*** Source excerpt ***

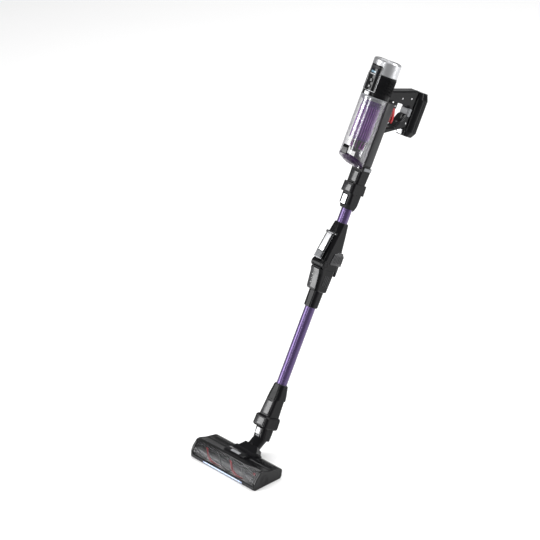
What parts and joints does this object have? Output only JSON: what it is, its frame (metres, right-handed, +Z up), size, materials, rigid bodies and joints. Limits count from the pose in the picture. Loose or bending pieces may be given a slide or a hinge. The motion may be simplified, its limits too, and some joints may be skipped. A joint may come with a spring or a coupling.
{
  "type": "cordless stick vacuum",
  "caption": "Upright cordless stick vacuum with clear cyclone bin, folding violet wand, loop handle with clip-on battery and a lit motor brush nozzle.",
  "frame": {"origin": "middle of the nozzle's sole, on the floor", "axes": "+Z up, -Y towards the nozzle's front, +X towards its right end seen from behind; the stick leans back towards +Y"},
  "size_m": [0.248, 0.7467, 1.0233],
  "materials": {
    "black_plastic": "fine-grained black moulding",
    "gloss_black": "polished black moulding",
    "grey_plastic": "light grey moulding",
    "dark_grey_plastic": "dark grey moulding",
    "silver": "satin silver paint",
    "violet_metal": "satin violet anodised tube",
    "clear_plastic": "smoky clear polycarbonate",
    "violet_plastic": "translucent violet moulding",
    "lid_plastic": "dark violet-grey moulding",
    "red_plastic": "red moulding",
    "white_plastic": "white moulding",
    "lamp": "frosted lamp cover",
    "screen": "dark glossy screen",
    "smoke_window": "smoke-tinted clear moulding",
    "steel": "bright steel",
    "copper_black": "cast aluminium",
    "filter": "filter fleece",
    "rubber": "soft black rubber",
    "bristle": "nylon bristle",
    "cell_wrap": "shrink wrap"
  },
  "bodies": {
    "main_unit": {"duct_connector": "black_plastic", "spine": "black_plastic", "spine_screws": "steel", "motor_housing": "black_plastic", "display_panel": "gloss_black", "display_window": "screen", "motor_can": "steel", "motor_bearings": "steel", "motor_mount": "dark_grey_plastic", "handle_frame": "black_plastic", "trigger_pin": "steel", "grip_pad": "grey_plastic"},
    "trigger": {"trigger": "red_plastic"},
    "boost_button": {"boost_button": "gloss_black"},
    "power_button": {"power_button": "gloss_black"},
    "bin_release": {"bin_release": "white_plastic"},
    "fan": {"impeller": "copper_black", "motor_shaft": "steel"},
    "exhaust_cap": {"exhaust_cap": "silver", "exhaust_filter": "filter"},
    "battery": {"battery_case": "black_plastic", "battery_cells": "cell_wrap", "charge_socket": "dark_grey_plastic"},
    "battery_latch": {"battery_latch": "silver"},
    "dust_bin": {"bin_body": "clear_plastic", "bin_rim": "grey_plastic", "pre_filter": "filter", "cyclone_shroud": "violet_plastic", "cyclone_cone": "gloss_black", "bin_hinge": "steel"},
    "bin_lid": {"bin_lid": "lid_plastic"},
    "lid_latch": {"lid_latch": "gloss_black"},
    "upper_wand": {"upper_connector": "black_plastic", "upper_tube": "violet_metal", "flex_upper_housing": "black_plastic", "flex_rear_cover": "dark_grey_plastic", "flex_pins": "steel", "flex_hose": "rubber"},
    "wand_button": {"wand_button": "silver"},
    "flex_lever": {"flex_lever": "silver"},
    "lower_wand": {"flex_lower_housing": "black_plastic", "lower_tube": "violet_metal", "foot_collar": "black_plastic"},
    "head_connector": {"head_connector": "black_plastic"},
    "head_button": {"head_button": "white_plastic"},
    "neck_yoke": {"neck_yoke": "black_plastic"},
    "nozzle": {"nozzle_cover": "black_plastic", "nozzle_window": "smoke_window", "light_strip": "lamp", "sole_plate": "dark_grey_plastic", "sole_screws": "steel", "brush_housing": "black_plastic", "end_caps": "gloss_black", "brush_motor": "steel", "drive_belt": "rubber"},
    "brush": {"brush_core": "dark_grey_plastic", "brush_bristles": "bristle"},
    "motor_pinion": {"motor_pinion": "steel"},
    "wheel_right": {"wheel_right": "rubber"},
    "wheel_left": {"wheel_left": "rubber"}
  },
  "joints": [
    {"name": "trigger_pull", "type": "hinge", "parent": "main_unit", "child": "trigger", "pos_m": [0, 0.5739, 0.87399], "axis": [1, 0, 0], "range_deg": [0, 12], "stiffness_Nm_per_rad": 0.6, "springref_deg": -8.59},
    {"name": "boost_press", "type": "slide", "parent": "main_unit", "child": "boost_button", "axis": [0, 0.8771, -0.4802], "range_m": [0, 0.0015], "stiffness_N_per_m": 400, "springref_m": -0.002},
    {"name": "power_press", "type": "slide", "parent": "main_unit", "child": "power_button", "axis": [0, 0.8771, -0.4802], "range_m": [0, 0.0015], "stiffness_N_per_m": 400, "springref_m": -0.002},
    {"name": "bin_release_press", "type": "slide", "parent": "main_unit", "child": "bin_release", "axis": [0, 0.8771, -0.4802], "range_m": [0, 0.002], "stiffness_N_per_m": 400, "springref_m": -0.002},
    {"name": "fan_spin", "type": "hinge", "parent": "main_unit", "child": "fan", "pos_m": [0, 0.51854, 0.93737], "axis": [0, 0.4802, 0.8771], "continuous": true},
    {"name": "exhaust_cap_lift", "type": "slide", "parent": "main_unit", "child": "exhaust_cap", "axis": [0, 0.4802, 0.8771], "range_m": [0, 0.06]},
    {"name": "battery_slide", "type": "slide", "parent": "main_unit", "child": "battery", "axis": [0, -0.4802, -0.8771], "range_m": [0, 0.12]},
    {"name": "battery_latch_press", "type": "slide", "parent": "battery", "child": "battery_latch", "axis": [0, 0.8771, -0.4802], "range_m": [0, 0.003], "stiffness_N_per_m": 400, "springref_m": -0.002},
    {"name": "bin_slide", "type": "slide", "parent": "main_unit", "child": "dust_bin", "axis": [0, -0.8771, 0.4802], "range_m": [0, 0.08]},
    {"name": "lid_open", "type": "hinge", "parent": "dust_bin", "child": "bin_lid", "pos_m": [0, 0.44241, 0.73793], "axis": [1, 0, 0], "range_deg": [0, 60]},
    {"name": "lid_latch_release", "type": "hinge", "parent": "dust_bin", "child": "lid_latch", "pos_m": [0, 0.40434, 0.81292], "axis": [-1, 0, 0], "range_deg": [0, 15], "stiffness_Nm_per_rad": 0.1, "springref_deg": -11.46},
    {"name": "wand_slide", "type": "slide", "parent": "main_unit", "child": "upper_wand", "axis": [0, -0.4802, -0.8771], "range_m": [0, 0.06]},
    {"name": "wand_button_press", "type": "slide", "parent": "upper_wand", "child": "wand_button", "axis": [0, 0.8771, -0.4802], "range_m": [0, 0.0025], "stiffness_N_per_m": 400, "springref_m": -0.002},
    {"name": "flex_fold", "type": "hinge", "parent": "upper_wand", "child": "lower_wand", "pos_m": [0, 0.30843, 0.49947], "axis": [-1, 0, 0], "range_deg": [0, 90], "deforming": ["flex_hose"]},
    {"name": "flex_lever_press", "type": "hinge", "parent": "upper_wand", "child": "flex_lever", "pos_m": [0, 0.35021, 0.57578], "axis": [1, 0, 0], "range_deg": [0, 4], "stiffness_Nm_per_rad": 1.5, "springref_deg": -5.73},
    {"name": "head_slide", "type": "slide", "parent": "lower_wand", "child": "head_connector", "axis": [0, -0.4802, -0.8771], "range_m": [0, 0.05]},
    {"name": "head_button_press", "type": "slide", "parent": "head_connector", "child": "head_button", "axis": [0, 0.8771, -0.4802], "range_m": [0, 0.0025], "stiffness_N_per_m": 400, "springref_m": -0.002},
    {"name": "neck_steer", "type": "hinge", "parent": "head_connector", "child": "neck_yoke", "pos_m": [0, 0.038, 0.021], "axis": [0, 0.866, 0.5], "range_deg": [-60, 60]},
    {"name": "neck_pitch", "type": "hinge", "parent": "neck_yoke", "child": "nozzle", "pos_m": [0, 0.038, 0.021], "axis": [1, 0, 0], "range_deg": [-28, 30]},
    {"name": "brush_spin", "type": "hinge", "parent": "nozzle", "child": "brush", "pos_m": [0, -0.029, 0.0174], "axis": [1, 0, 0], "continuous": true},
    {"name": "pinion_spin", "type": "hinge", "parent": "nozzle", "child": "motor_pinion", "pos_m": [0.105, 0.022, 0.0174], "axis": [1, 0, 0], "continuous": true},
    {"name": "wheel_right_spin", "type": "hinge", "parent": "nozzle", "child": "wheel_right", "pos_m": [0.111, 0.039, 0.009], "axis": [1, 0, 0], "continuous": true},
    {"name": "wheel_left_spin", "type": "hinge", "parent": "nozzle", "child": "wheel_left", "pos_m": [-0.111, 0.039, 0.009], "axis": [1, 0, 0], "continuous": true}
  ],
  "couplings": [
    {"joint": "pinion_spin", "follows": "brush_spin", "ratio": 2.3333}
  ]
}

***

Tell how many lines hold the string "materials", giving the number and nothing else.

2